▸ Directions
Reproduce only the lines from the one containing "caster_front_left();" through the one containing "obj.data.transform(world)", exactly as written and with both ends included.

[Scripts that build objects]
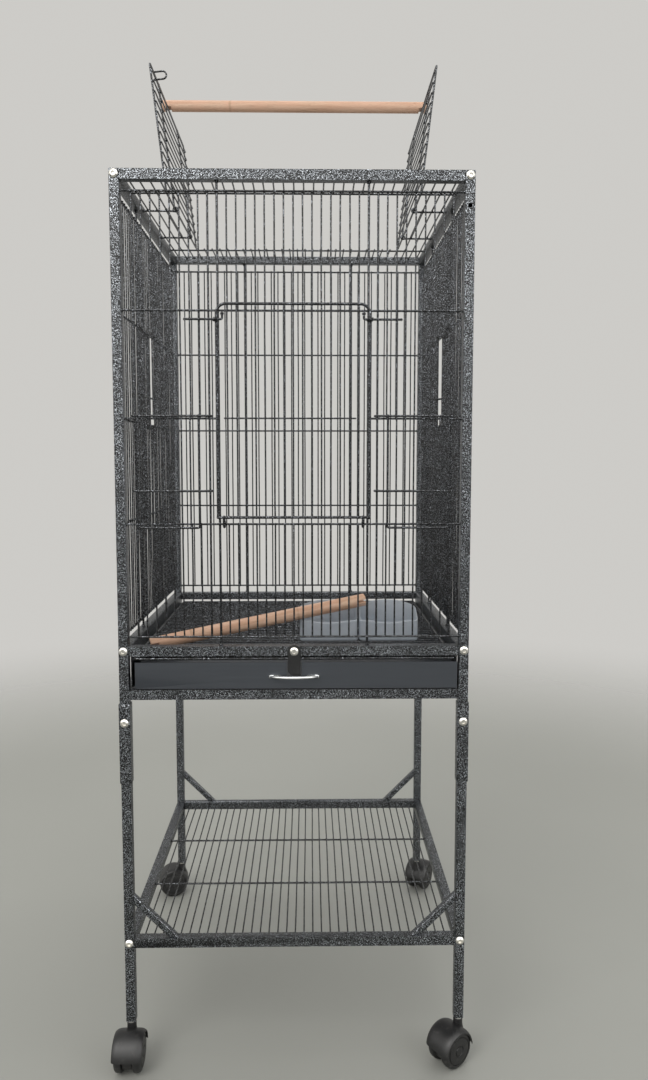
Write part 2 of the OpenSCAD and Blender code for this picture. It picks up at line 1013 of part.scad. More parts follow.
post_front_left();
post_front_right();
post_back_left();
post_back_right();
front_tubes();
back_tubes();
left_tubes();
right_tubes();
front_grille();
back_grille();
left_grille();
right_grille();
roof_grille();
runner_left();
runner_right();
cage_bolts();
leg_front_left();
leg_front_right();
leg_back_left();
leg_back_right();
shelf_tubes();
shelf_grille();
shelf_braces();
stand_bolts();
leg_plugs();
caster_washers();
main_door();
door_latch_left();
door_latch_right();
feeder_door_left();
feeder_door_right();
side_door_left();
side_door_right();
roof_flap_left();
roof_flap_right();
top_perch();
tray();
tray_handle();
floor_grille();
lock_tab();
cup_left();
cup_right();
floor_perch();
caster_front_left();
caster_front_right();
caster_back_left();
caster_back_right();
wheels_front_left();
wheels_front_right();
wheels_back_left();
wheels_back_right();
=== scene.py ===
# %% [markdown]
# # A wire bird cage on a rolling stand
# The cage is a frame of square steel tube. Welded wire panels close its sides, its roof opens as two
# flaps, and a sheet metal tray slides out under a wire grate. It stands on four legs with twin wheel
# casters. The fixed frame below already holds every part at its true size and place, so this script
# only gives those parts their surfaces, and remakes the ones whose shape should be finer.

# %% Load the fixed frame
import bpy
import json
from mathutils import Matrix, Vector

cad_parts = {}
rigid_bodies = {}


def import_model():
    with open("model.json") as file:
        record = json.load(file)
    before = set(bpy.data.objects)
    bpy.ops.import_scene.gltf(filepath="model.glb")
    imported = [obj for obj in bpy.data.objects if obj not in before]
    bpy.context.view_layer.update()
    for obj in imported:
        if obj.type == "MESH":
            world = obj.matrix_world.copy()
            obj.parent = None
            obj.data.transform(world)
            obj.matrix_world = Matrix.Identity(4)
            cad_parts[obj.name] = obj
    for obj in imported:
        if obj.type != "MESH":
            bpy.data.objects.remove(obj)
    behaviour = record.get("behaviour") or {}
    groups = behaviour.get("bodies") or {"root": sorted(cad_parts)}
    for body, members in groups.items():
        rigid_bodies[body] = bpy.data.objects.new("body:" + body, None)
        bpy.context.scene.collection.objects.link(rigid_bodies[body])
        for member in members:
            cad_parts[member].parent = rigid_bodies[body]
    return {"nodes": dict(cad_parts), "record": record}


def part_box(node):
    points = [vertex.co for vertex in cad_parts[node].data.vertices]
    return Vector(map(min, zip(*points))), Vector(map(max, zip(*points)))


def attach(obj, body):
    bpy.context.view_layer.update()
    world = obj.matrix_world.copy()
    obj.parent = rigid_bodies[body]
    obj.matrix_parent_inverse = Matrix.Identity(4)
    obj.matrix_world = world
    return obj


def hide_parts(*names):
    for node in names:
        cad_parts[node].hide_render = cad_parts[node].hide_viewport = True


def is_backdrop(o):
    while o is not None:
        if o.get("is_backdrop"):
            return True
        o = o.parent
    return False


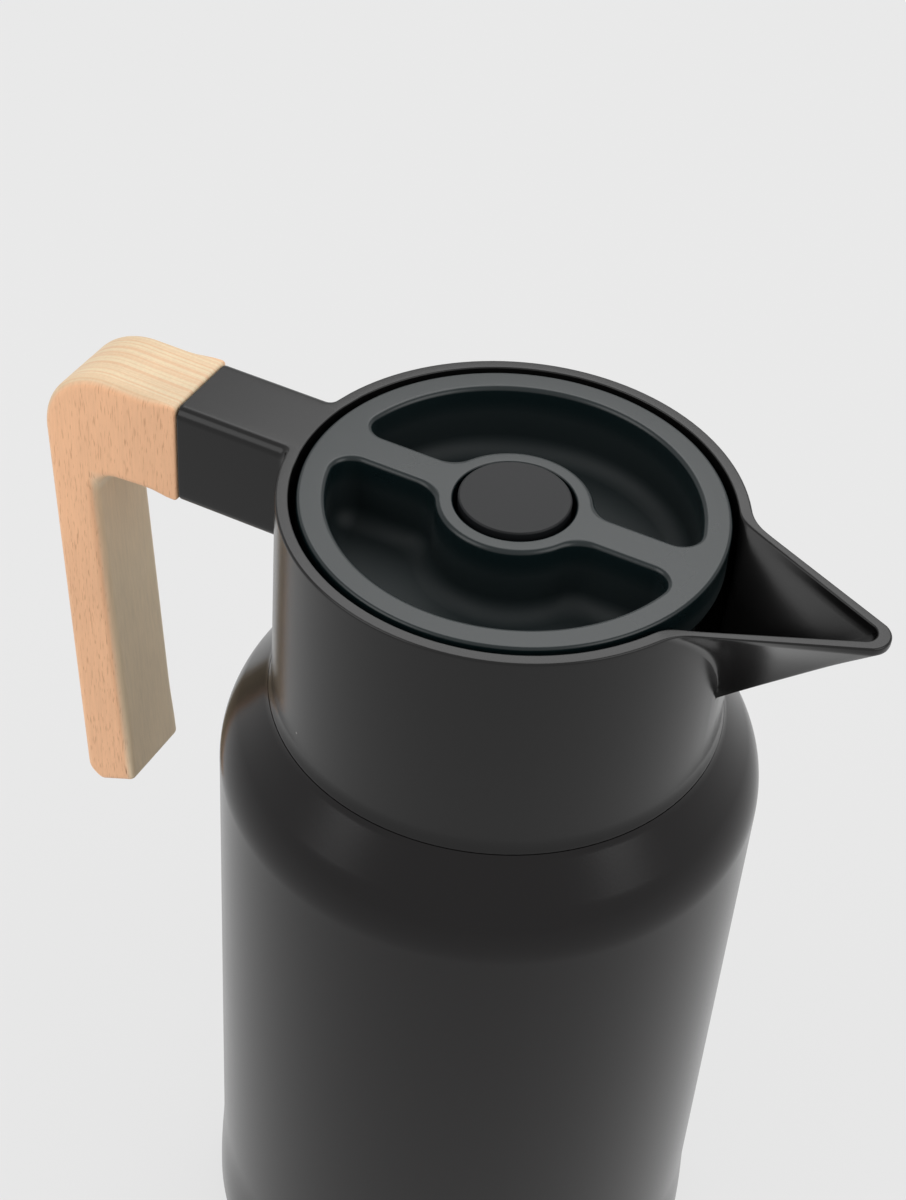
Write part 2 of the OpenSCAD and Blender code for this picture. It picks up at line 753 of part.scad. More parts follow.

▸ Output of the exercise
caster_front_left();
caster_front_right();
caster_back_left();
caster_back_right();
wheels_front_left();
wheels_front_right();
wheels_back_left();
wheels_back_right();
=== scene.py ===
# %% [markdown]
# # A wire bird cage on a rolling stand
# The cage is a frame of square steel tube. Welded wire panels close its sides, its roof opens as two
# flaps, and a sheet metal tray slides out under a wire grate. It stands on four legs with twin wheel
# casters. The fixed frame below already holds every part at its true size and place, so this script
# only gives those parts their surfaces, and remakes the ones whose shape should be finer.

# %% Load the fixed frame
import bpy
import json
from mathutils import Matrix, Vector

cad_parts = {}
rigid_bodies = {}


def import_model():
    with open("model.json") as file:
        record = json.load(file)
    before = set(bpy.data.objects)
    bpy.ops.import_scene.gltf(filepath="model.glb")
    imported = [obj for obj in bpy.data.objects if obj not in before]
    bpy.context.view_layer.update()
    for obj in imported:
        if obj.type == "MESH":
            world = obj.matrix_world.copy()
            obj.parent = None
            obj.data.transform(world)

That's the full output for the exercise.